Pr. George's Paid $7.9 Million in Police Suits Prince George's County Executive Jack B. Johnson (D), who campaigned on a promise to reform the county police force, disclosed Thursday that Prince George's has paid $7.9 million in jury awards and out-of-court settlements since July 2000 in lawsuits alleging excessive force and other misconduct by police officers.

In making the announcement, Johnson went beyond the requirements of a new Maryland law that forces Prince George's to disclose each year's total cost of out-of-court settlements in police misconduct cases. Johnson released the total cost for a 2 1/2-year period and included the cost of jury awards. "I do not believe the [new] law went far enough," he said in a statement.

A Rise in Homicides

Sniper Killings Contribute to 12% Increase Nearly 500 people were killed in homicides in the Washington area in 2002, a 12 percent increase over the previous year's total. Most of the killings continued to take place in the urban areas of the District and Prince George's County. But in Fairfax County, the number went from 12 in 2001 to 20 in 2002, police said.

The higher numbers mirror a national trend in growing numbers of homicides.

The sniper killings accounted for 10 of the deaths in the Washington area.

A Victory for Malvo

Judge Lets Defense See Statements A Fairfax County judge ruled that prosecutors must provide John Lee Malvo's defense team with copies of the statements the teenage sniper suspect made to police about the shootings in Fairfax and Prince William counties.

Malvo's attorneys said the order by Juvenile and Domestic Relations Judge Kimberly J. Daniel was an important victory as they prepare for a Jan. 14 hearing to determine whether Malvo's case should be transferred to adult court.
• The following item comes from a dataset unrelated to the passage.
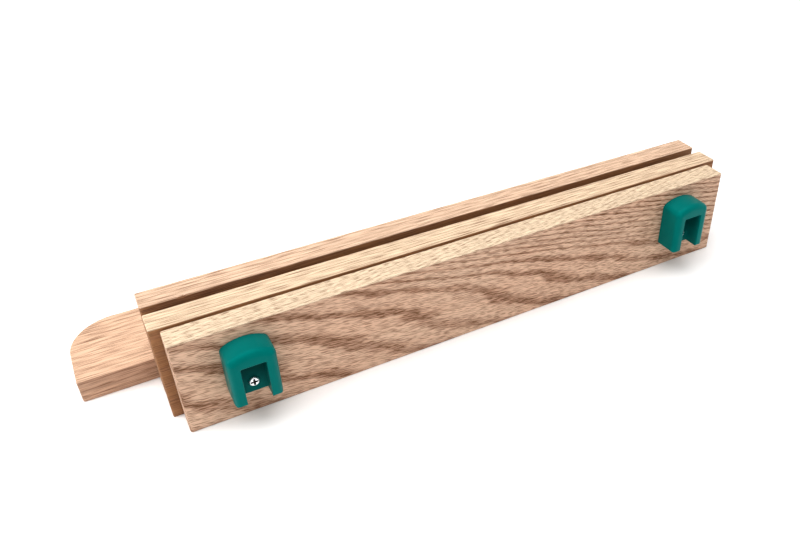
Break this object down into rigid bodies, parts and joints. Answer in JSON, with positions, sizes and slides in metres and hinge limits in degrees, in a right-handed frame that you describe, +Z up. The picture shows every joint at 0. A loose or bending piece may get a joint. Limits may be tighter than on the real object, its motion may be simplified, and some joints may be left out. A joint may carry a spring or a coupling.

There, the 17-year-old could face the death penalty if convicted.

Daniel ruled that Malvo's attorneys are entitled to some but not all of the conversations their client had with authorities because of the "complexity and severity" of the case.

Taxing Property Sales for Schools

Howard Looks for Construction Funds Searching for ways to come up with more money for much-needed school construction, Howard County officials are prepared to ask the state legislature to increase the county's real estate transfer tax.
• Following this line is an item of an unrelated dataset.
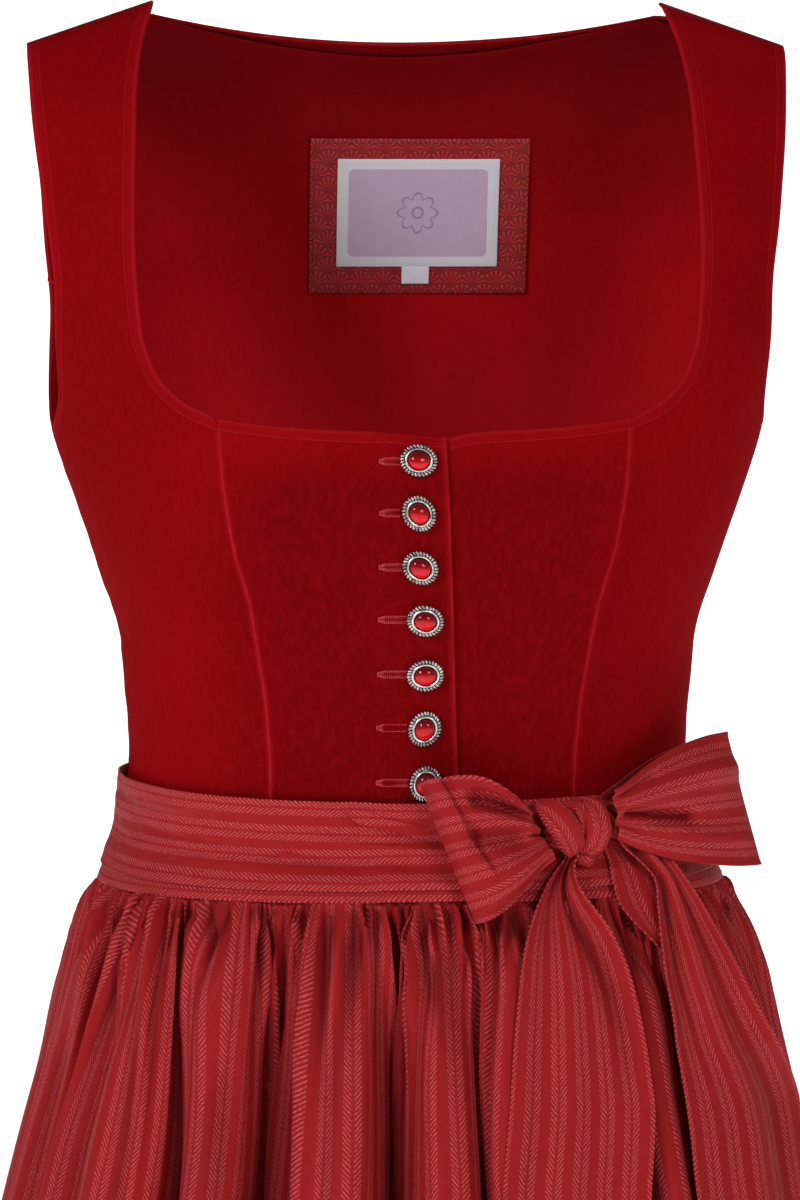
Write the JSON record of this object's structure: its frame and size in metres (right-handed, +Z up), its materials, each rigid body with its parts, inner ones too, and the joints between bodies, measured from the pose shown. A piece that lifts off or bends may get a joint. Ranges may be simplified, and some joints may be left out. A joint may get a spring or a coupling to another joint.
{
  "type": "dirndl",
  "caption": "Worn, hollow dirndl: square-necked velvet bodice buttoned down the front, gathered midi skirt, and a striped jacquard apron tied in a bow.",
  "frame": {"origin": "midway between the neck ends of the two shoulder seams, where the wearer's shoulders carry the dress", "axes": "+X to the wearer's left, +Y to the wearer's back, +Z up; the front faces -Y"},
  "size_m": [0.6047, 0.5398, 1.066],
  "materials": {
    "velvet": "deep red cotton velvet with a short pile",
    "lining": "plain dark red lining",
    "patch_jacquard": "red jacquard with small fans",
    "label_weave": "smooth woven label cloth, white and pale pink",
    "skirt_cloth": "plain matt red cotton",
    "apron_jacquard": "red jacquard with pink-red herringbone stripes and a soft sheen",
    "silver": "cast silver-coloured metal, slightly worn",
    "red_stone": "polished red cabochon"
  },
  "bodies": {
    "root": {"bodice_front_right": "velvet", "bodice_front_left": "velvet", "bodice_side_front_left": "velvet", "bodice_side_front_right": "velvet", "bodice_side_back_left": "velvet", "bodice_side_back_right": "velvet", "bodice_back": "velvet", "bodice_back_lining": "lining", "label_patch": "patch_jacquard", "label": "label_weave", "size_tag": "label_weave", "skirt_front_right": "skirt_cloth", "skirt_front_left": "skirt_cloth", "skirt_back_left": "skirt_cloth", "skirt_back_right": "skirt_cloth", "apron": "apron_jacquard", "apron_band": "apron_jacquard", "sash_left": "apron_jacquard", "sash_right": "apron_jacquard", "bow_knot": "apron_jacquard", "bow_loop_left": "apron_jacquard", "bow_loop_right": "apron_jacquard", "bow_tail_left": "apron_jacquard", "bow_tail_right": "apron_jacquard", "button_1": "silver", "button_2": "silver", "button_3": "silver", "button_4": "silver", "button_5": "silver", "button_6": "silver", "button_7": "silver", "button_stone_1": "red_stone", "button_stone_2": "red_stone", "button_stone_3": "red_stone", "button_stone_4": "red_stone", "button_stone_5": "red_stone", "button_stone_6": "red_stone", "button_stone_7": "red_stone"}
  },
  "joints": []
}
The tax is imposed every time a property is sold. According to a draft proposal, County Executive James N. Robey (D) wants to raise the tax half a percentage point, to 1.5 percent, to generate an additional $10 million a year.

Across the Region

Clinic Problems; Library Overdue

* Mental health clinics are struggling to stay afloat in Southern Maryland, even as the demand for their services increases. Trico Corp., a fixture of stability during its 15 years of operating clinics in Hollywood, Waldorf and Bowie, is the latest mental health provider to be threatened by discouraging financial prospects.
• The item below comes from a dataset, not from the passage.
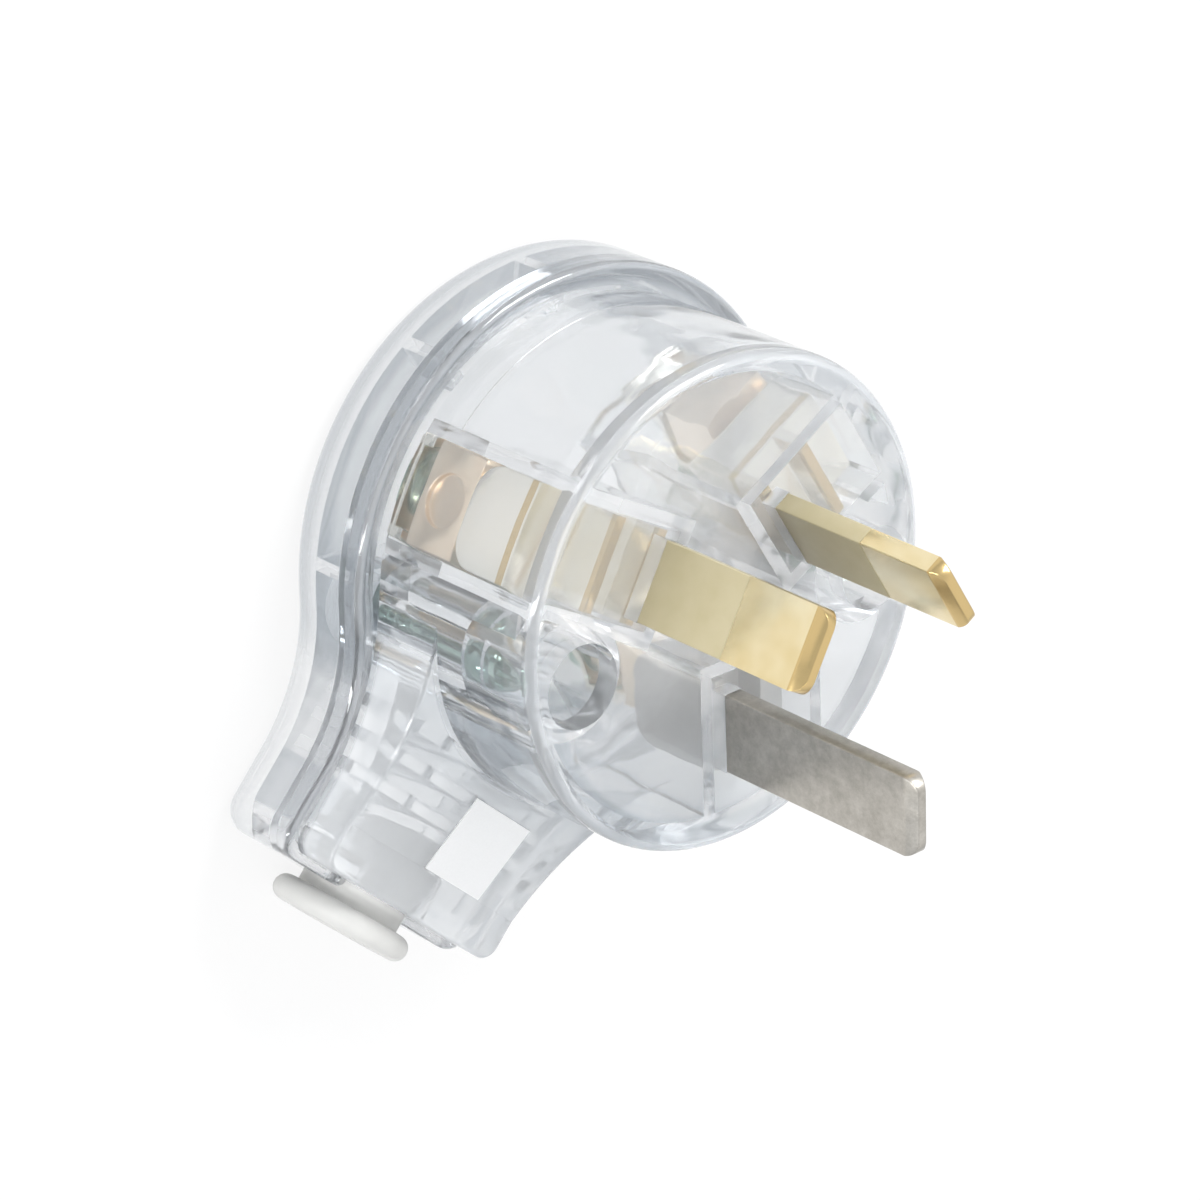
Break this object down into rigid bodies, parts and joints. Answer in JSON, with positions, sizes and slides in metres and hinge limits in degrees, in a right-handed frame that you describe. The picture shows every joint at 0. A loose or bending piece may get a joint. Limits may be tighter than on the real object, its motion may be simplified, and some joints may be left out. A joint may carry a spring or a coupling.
{
  "type": "type i plug",
  "caption": "Rewirable side-entry Type I plug in clear plastic: flanged round body with a cord tail, two angled sleeved pins, an earth pin and the terminals seen inside.",
  "frame": {"origin": "middle of the pin circle, on the flat outer face of the back cover", "axes": "+Z out of the plug along the pins, -Y along the cord as it leaves the tail, +X completes a right-handed frame"},
  "size_m": [0.043, 0.0562, 0.045],
  "materials": {
    "clear_shell": "clear polycarbonate, glossy",
    "soft_bush": "translucent soft plastic",
    "label_paper": "blank paper label",
    "brass": "bright rolled and pressed brass",
    "nickel": "satin nickel plate",
    "pin_sleeve": "olive-cream moulded insulation",
    "zinc_steel": "zinc-plated steel"
  },
  "bodies": {
    "root": {"base_housing": "clear_shell", "back_cover": "clear_shell", "cord_grommet": "soft_bush", "label": "label_paper", "active_pin": "brass", "neutral_pin": "brass", "active_sleeve": "pin_sleeve", "neutral_sleeve": "pin_sleeve", "earth_pin": "nickel", "active_terminal": "brass", "neutral_terminal": "brass", "earth_terminal": "brass", "active_clamp_plate": "brass", "neutral_clamp_plate": "brass", "earth_clamp_plate": "brass", "active_terminal_screw": "zinc_steel", "neutral_terminal_screw": "zinc_steel", "earth_terminal_screw": "zinc_steel", "assembly_screw_right": "zinc_steel", "assembly_screw_left": "zinc_steel"}
  },
  "joints": []
}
* Montgomery County library lovers got some bad news when they learned that the popular Bethesda branch, closed for a year for renovations, will not reopen until September, even though work will be completed by April. County Executive Douglas M. Duncan said budget problems will prevent staffing the building until the fall.

* A struggle over the leadership of the Historic Annapolis Foundation ended abruptly when the organization's chief executive, who had tried to move the prominent nonprofit in the direction of museum-like programs, resigned and was replaced with a president who vowed to bring the organization back to its roots in historic preservation.

Plea from the bench: One of a series of benches by Takoma Park artist Bodil Meleny with words from area poets sits at a stop for Bethesda's free trolley service.